Houston, we have a problem!
Major League Baseball fired the National League's Houston Astros into the stratosphere on the good rocket Realignment and that sad-sack franchise came crashing back to earth and into arguably the most ornery division in the competition - the AL West.
(Hope you enjoyed your flight, make sure you fly MLB again.)
Life was no picnic for the Texas team in the NL Central as it racked up a grand total of 55 wins in 162 games last year - the league low, but it looks like the ants have already raided the Houston hamper before this season even begins.
Awaiting the Astros are the World Series finalists of 2010 and 2011 and fellow Lone Star state team, the Texas Rangers, the uber beefed up Angels of Los Angeles, or Anaheim, or some place on the Left Coast, who boast the game's best one-two-three punch in Albert Pujols, former Rangers' slugger Josh Hamilton and wunderkind Mike Trout, and last season's surprise divisional chart toppers and everybody's favorite Moneyball team, the Oakland A's.
Oh, there's also the Seattle Mariners, but even a 17-game sweep of them may not help the Astros reach that lofty 2012 plateau of 55 Ws.
If the Angels or Rangers don't make the World Series, their seasons will be regarded as busts, if the Astros soar to 60 wins, whooeee, they'll be popping champagne corks.
Out in the East, there will be cannibalization the likes of which we have not seen since Hannibal Lecter washed his victims down with a fine glass of Chianti.

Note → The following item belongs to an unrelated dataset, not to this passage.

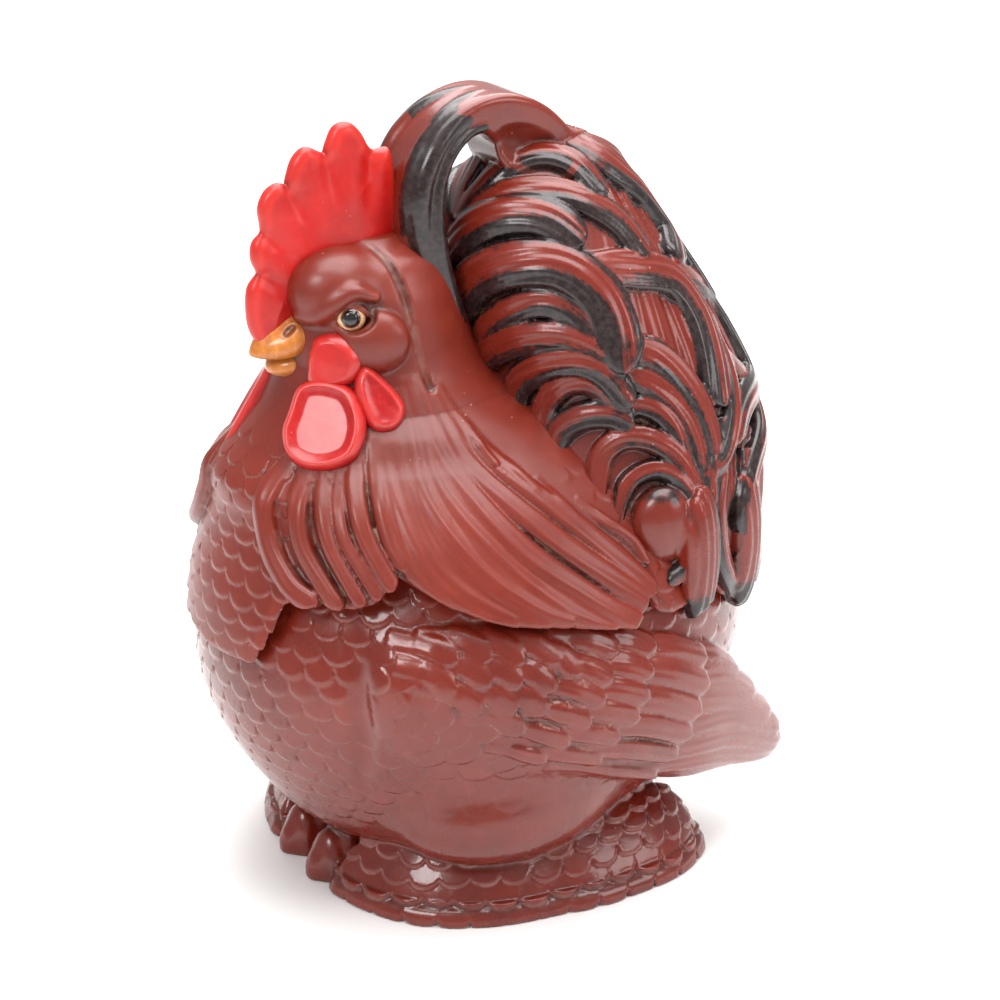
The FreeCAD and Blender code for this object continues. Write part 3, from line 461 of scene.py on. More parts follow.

All those teams could finish 81-81. The perennial powerhouse NY Yankees are aging quicker than a staked vampire, Boston is reinventing itself, Baltimore is expected to regress from its shockingly good/lucky 2012 season (and no-one likes playing under manager Buck Showalter two years in a row), Tampa Bay will try to ride its way to the top with pitching again and little else and big-spending Toronto has hitched its wagon to a knuckle ball ace in R.A. Dickey; yeah, let's see how that all works out, eh?
The only legitimate threat to the best of the West seems to be the Detroit Tigers under the stewardship of Methuselah, oops, Jim Leyland Methuselah is younger.
The defending AL champs have the best pitcher in the land (Justin Verlander), a Triple Crown winner (Miguel Cabrera) and a solid cast to support them.
And they play in an alarmingly weak division.
Sorry, White Sox, Cleveland, Kansas City and Minnesota but it could be worse, you could be Houston.